Damals zeigte das Instrument die erwünschte Wirkung.


Thiele: Ja, diese Art von Herauskaufprogrammen sind freiwillig und können Anreize auslösen, die zu erheblichen Mengenreduzierungen führen. Zusätzlich haben sie sicherlich einen positiven Preiseffekt, der allerdings schwer messbar ist und sehr viel geringer ausfällt als häufig erwartet wird. Diese staatliche Maßnahme würde allerdings den EU-Haushalt belasten. Sie beinhaltet aber wenig Marktverzerrungen, da es ein freiwilliges Angebot mit hohen Anreizen für kostengünstige Produzenten ist. Die Freiwilligkeit ist hier entscheidend! Das EU-Parlament schlägt aber mit dem Art. 219b zusätzlich eine Abgabe für Milcherzeuger vor, die ihre Produktion in der Krisenzeit steigern. Wer also Gas gibt, wird bestraft.


Ein Bonus-Malus-System?


Thiele: Genau. Dieser zweite Teil entspricht aus meiner Sicht einer temporären Variante des Milchquotensystems mit verringerter Superabgabe. Ich erwarte ähnliche Effekte wie wir sie vom früheren Quotensystem kennen: Hohe Umverteilungs-, Gerichts- und Administrationskosten. Es wird viele Ausnahmen geben, warum Betriebe ihre Produktion steigern müssen. Kostengünstige Betriebe werden bestraft, die möglicherweise gleichzeitig versuchen die Kosten von z.B. höheren Umwelt-, Klima-und Tierwohlstandards aufzufangen. Aus meiner Sicht kann es für einzelne Betriebe aber sinnvoll sein, Mengen zu erhöhen. Wenn sie zum Beispiel zukunftsorientiert mit hohen Standards arbeiten und damit die regionale Wertschöpfung bereichern. Auch diese Landwirte würden mit dem System benachteiligt.


Wie geht es jetzt weiter?


Thiele: Portugal hat zu Jahresbeginn die EU-Ratspräsidentschaft übernommen und möchte die Diskussionspunkte noch im ersten Quartal geklärt haben.

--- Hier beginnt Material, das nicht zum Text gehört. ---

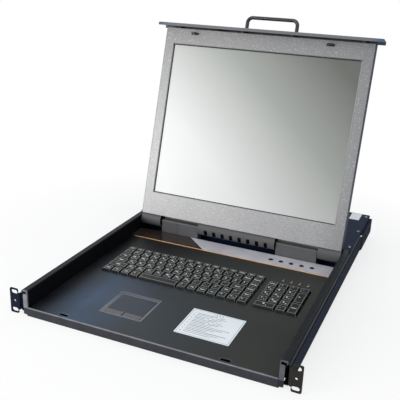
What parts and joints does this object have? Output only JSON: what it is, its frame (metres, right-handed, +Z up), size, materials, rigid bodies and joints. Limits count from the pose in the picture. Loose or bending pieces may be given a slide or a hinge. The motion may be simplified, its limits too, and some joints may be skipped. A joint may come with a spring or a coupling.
{
  "type": "rackmount lcd console drawer",
  "caption": "Rack-mounted drawer with keyboard, touchpad and a fold-up flat display in its lid, carried on telescopic ball slides.",
  "frame": {"origin": "centre of the four rack screw slots, on the front faces of the ears", "axes": "+X to the operator's right, +Y into the rack along the slides, +Z up"},
  "size_m": [0.4826, 0.6135, 0.4461],
  "materials": {
    "zinc_steel": "satin",
    "rail_steel": "zinc plated",
    "cage_steel": "plain",
    "bright_steel": "machined",
    "tray_paint": "satin powder coat",
    "deck_paint": "matt",
    "black_plastic": "matt",
    "membrane_rubber": "matt",
    "base_steel": "plain",
    "key_plastic": "fine texture",
    "touch_plastic": "satin",
    "card_film": "matt film",
    "light_lens": "clear",
    "panel_plastic": "matt",
    "dark_film": "gloss film",
    "silver_film": "satin film",
    "orange_trim": "gloss",
    "button_plastic": "satin",
    "board_laminate": "solder resist",
    "connector_shell": "plated",
    "cover_plastic": "satin",
    "lid_paint": "hammered",
    "screen_glass": "anti-glare",
    "display_case": "matt",
    "plate_paint": "satin powder coat",
    "handle_steel": "polished",
    "latch_steel": "plated"
  },
  "bodies": {
    "rack_mount": {"left_rack_bracket": "zinc_steel", "right_rack_bracket": "zinc_steel", "left_outer_rail": "rail_steel", "right_outer_rail": "rail_steel"},
    "left_middle_slide": {"left_middle_rail": "rail_steel"},
    "right_middle_slide": {"right_middle_rail": "rail_steel"},
    "outer_cages": {"outer_ball_cages": "cage_steel"},
    "inner_cages": {"inner_ball_cages": "cage_steel"},
    "drawer": {"drawer_tray": "tray_paint", "left_inner_rail": "rail_steel", "right_inner_rail": "rail_steel", "deck_plate": "deck_paint", "keyboard_frame": "black_plastic", "keyboard_membrane": "membrane_rubber", "keyboard_base_plate": "base_steel", "touchpad_surround": "touch_plastic", "touch_pad": "touch_plastic", "guide_card": "card_film", "status_lights": "light_lens", "control_panel": "panel_plastic", "panel_dark_film": "dark_film", "panel_silver_film": "silver_film", "trim_line": "orange_trim", "button_board": "board_laminate", "left_hinge_cover": "cover_plastic", "right_hinge_cover": "cover_plastic", "hinge_brackets": "base_steel", "hinge_pins": "bright_steel", "rear_cover": "tray_paint", "rear_panel": "tray_paint", "power_inlet": "black_plastic", "rear_connectors": "connector_shell", "controller_board": "board_laminate", "power_supply": "tray_paint"},
    "lid": {"lid_bezel": "lid_paint", "lid_back_shell": "lid_paint", "hinge_leaves": "base_steel", "display_panel": "display_case", "display_glass": "screen_glass", "display_brackets": "base_steel", "front_plate": "plate_paint", "bow_handle": "handle_steel"},
    "latch": {"latch_bar": "latch_steel"},
    "bottom_row": {"keys_bottom_row": "key_plastic"},
    "lower_row": {"keys_lower_row": "key_plastic"},
    "home_row": {"keys_home_row": "key_plastic"},
    "upper_row": {"keys_upper_row": "key_plastic"},
    "number_row": {"keys_number_row": "key_plastic"},
    "function_row": {"keys_function_row": "key_plastic"},
    "space": {"space_bar": "key_plastic"},
    "keypad": {"keypad_keys": "key_plastic"},
    "left_touch": {"left_touch_button": "touch_plastic"},
    "right_touch": {"right_touch_button": "touch_plastic"},
    "button_1": {"panel_button_1": "button_plastic"},
    "button_2": {"panel_button_2": "button_plastic"},
    "button_3": {"panel_button_3": "button_plastic"},
    "button_4": {"panel_button_4": "button_plastic"},
    "button_5": {"panel_button_5": "button_plastic"}
  },
  "joints": [
    {"name": "drawer_slide", "type": "slide", "parent": "rack_mount", "child": "drawer", "axis": [0, -1, 0], "range_m": [0, 0.41]},
    {"name": "left_middle_travel", "type": "slide", "parent": "rack_mount", "child": "left_middle_slide", "axis": [0, -1, 0], "range_m": [0, 0.205]},
    {"name": "right_middle_travel", "type": "slide", "parent": "rack_mount", "child": "right_middle_slide", "axis": [0, -1, 0], "range_m": [0, 0.205]},
    {"name": "outer_cage_travel", "type": "slide", "parent": "rack_mount", "child": "outer_cages", "axis": [0, -1, 0], "range_m": [0, 0.1025]},
    {"name": "inner_cage_travel", "type": "slide", "parent": "rack_mount", "child": "inner_cages", "axis": [0, -1, 0], "range_m": [0, 0.3075]},
    {"name": "lid_hinge", "type": "hinge", "parent": "drawer", "child": "lid", "pos_m": [0, 0.3908, 0.0141], "axis": [-1, 0, 0], "range_deg": [-105.8, 4.2]},
    {"name": "latch_slide", "type": "slide", "parent": "lid", "child": "latch", "axis": [1, 0, 0], "range_m": [0, 0.004]},
    {"name": "bottom_row_press", "type": "slide", "parent": "drawer", "child": "bottom_row", "axis": [0, 0, -1], "range_m": [0, 0.0022], "stiffness_N_per_m": 1650, "springref_m": -0.002},
    {"name": "lower_row_press", "type": "slide", "parent": "drawer", "child": "lower_row", "axis": [0, 0, -1], "range_m": [0, 0.0022], "stiffness_N_per_m": 2100, "springref_m": -0.002},
    {"name": "home_row_press", "type": "slide", "parent": "drawer", "child": "home_row", "axis": [0, 0, -1], "range_m": [0, 0.0022], "stiffness_N_per_m": 2100, "springref_m": -0.002},
    {"name": "upper_row_press", "type": "slide", "parent": "drawer", "child": "upper_row", "axis": [0, 0, -1], "range_m": [0, 0.0022], "stiffness_N_per_m": 2250, "springref_m": -0.002},
    {"name": "number_row_press", "type": "slide", "parent": "drawer", "child": "number_row", "axis": [0, 0, -1], "range_m": [0, 0.0022], "stiffness_N_per_m": 2250, "springref_m": -0.002},
    {"name": "function_row_press", "type": "slide", "parent": "drawer", "child": "function_row", "axis": [0, 0, -1], "range_m": [0, 0.0022], "stiffness_N_per_m": 2400, "springref_m": -0.002},
    {"name": "space_bar_press", "type": "slide", "parent": "drawer", "child": "space", "axis": [0, 0, -1], "range_m": [0, 0.0022], "stiffness_N_per_m": 150, "springref_m": -0.002},
    {"name": "keypad_press", "type": "slide", "parent": "drawer", "child": "keypad", "axis": [0, 0, -1], "range_m": [0, 0.0022], "stiffness_N_per_m": 2550, "springref_m": -0.002},
    {"name": "left_touch_press", "type": "slide", "parent": "drawer", "child": "left_touch", "axis": [0, 0, -1], "range_m": [0, 0.0008], "stiffness_N_per_m": 800, "springref_m": -0.0005},
    {"name": "right_touch_press", "type": "slide", "parent": "drawer", "child": "right_touch", "axis": [0, 0, -1], "range_m": [0, 0.0008], "stiffness_N_per_m": 800, "springref_m": -0.0005},
    {"name": "panel_button_1_press", "type": "slide", "parent": "drawer", "child": "button_1", "axis": [0, 0, -1], "range_m": [0, 0.0008], "stiffness_N_per_m": 600, "springref_m": -0.0006},
    {"name": "panel_button_2_press", "type": "slide", "parent": "drawer", "child": "button_2", "axis": [0, 0, -1], "range_m": [0, 0.0008], "stiffness_N_per_m": 600, "springref_m": -0.0006},
    {"name": "panel_button_3_press", "type": "slide", "parent": "drawer", "child": "button_3", "axis": [0, 0, -1], "range_m": [0, 0.0008], "stiffness_N_per_m": 600, "springref_m": -0.0006},
    {"name": "panel_button_4_press", "type": "slide", "parent": "drawer", "child": "button_4", "axis": [0, 0, -1], "range_m": [0, 0.0008], "stiffness_N_per_m": 600, "springref_m": -0.0006},
    {"name": "panel_button_5_press", "type": "slide", "parent": "drawer", "child": "button_5", "axis": [0, 0, -1], "range_m": [0, 0.0008], "stiffness_N_per_m": 600, "springref_m": -0.0006}
  ],
  "couplings": [
    {"joint": "left_middle_travel", "follows": "drawer_slide", "ratio": 0.5},
    {"joint": "right_middle_travel", "follows": "drawer_slide", "ratio": 0.5},
    {"joint": "outer_cage_travel", "follows": "drawer_slide", "ratio": 0.25},
    {"joint": "inner_cage_travel", "follows": "drawer_slide", "ratio": 0.75}
  ]
}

Ist es realistisch, dass die Vorschläge des EP so durchkommen?


Thiele: Ich denke nicht. Eventuell nur der Art. 219a bei Betonung der Freiwilligkeit! Angesichts der zukünftigen gesellschaftlichen Herausforderungen wie Klima- und Umweltschutz, Tierwohl und Regionalität an die Wertschöpfungskette Milch geht es zukünftig nicht mehr um eine Rückkehr in die alten Systeme der Milchmarktpolitik. Vielmehr zählen neue intelligente Anreize für Anpassungsmaßnahmen und zur Abfederung der vielen zusätzlichen Kosten für die Milcherzeuger. Ich gehe davon aus, dass diese ohnehin zu einem Abbremsen der Milchanlieferungsmengen führen.

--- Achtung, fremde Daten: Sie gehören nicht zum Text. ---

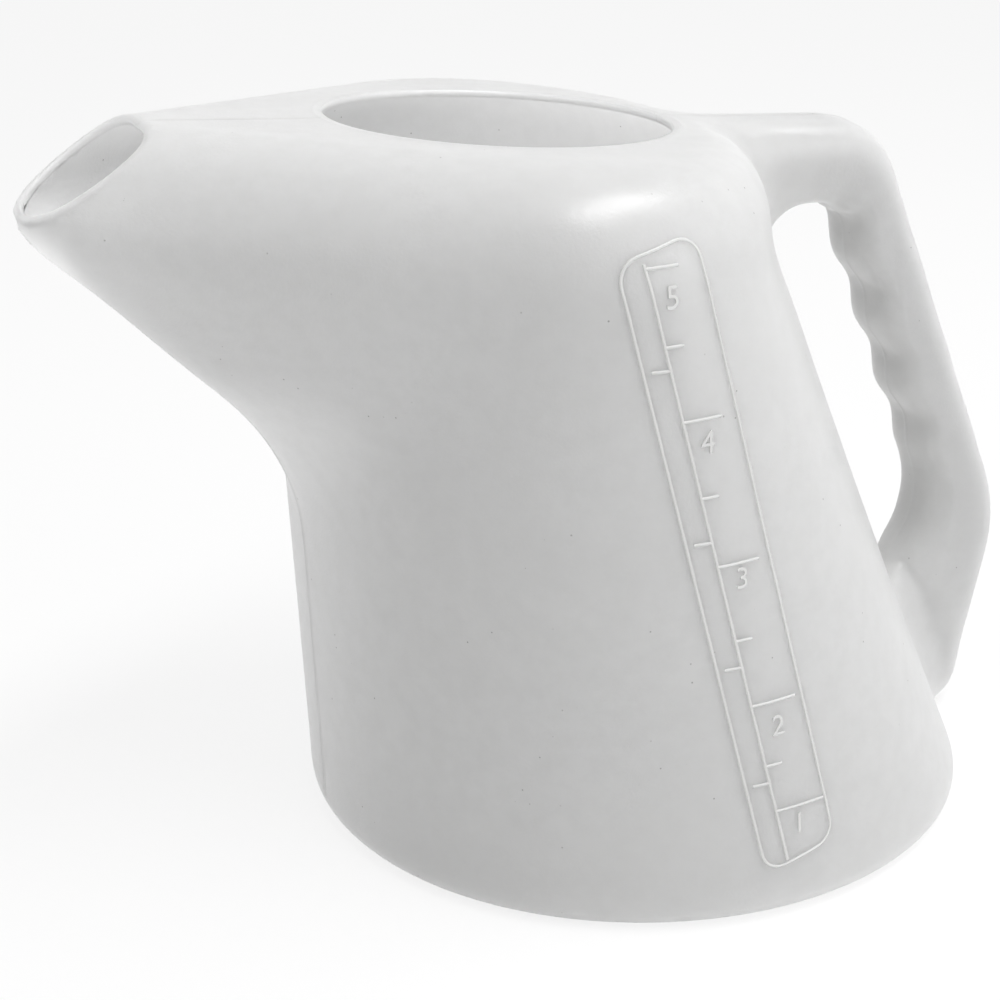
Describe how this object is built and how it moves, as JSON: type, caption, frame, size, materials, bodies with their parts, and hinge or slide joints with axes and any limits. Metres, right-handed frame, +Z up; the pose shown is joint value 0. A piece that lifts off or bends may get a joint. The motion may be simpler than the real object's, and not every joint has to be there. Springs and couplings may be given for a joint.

Angenommen, die Vorschläge des Parlaments würden tatsächlich eintreten. Könnten die deutschen Milcherzeuger ab 2023 langfristig mit mehr Milchgeld rechnen?


Thiele: Zu langfristig höheren Milchgeldzahlungen, deutlich über die internationalen Preise hinaus, wird es nur kommen, wenn die Zusatzleistungen der Milcherzeugung kompensiert werden. Entweder über eine notwendige höhere Zahlungsbereitschaft für Milchprodukte im Regal oder über staatliche Prämien, die ins Milchgeld hineingerechnet werden. Neue einzelbetrieblich ausgestaltete Preisliefermodelle (z.B. Festpreismodelle) bieten die Möglichkeit, Milchpreise zumindest zu stabilisieren.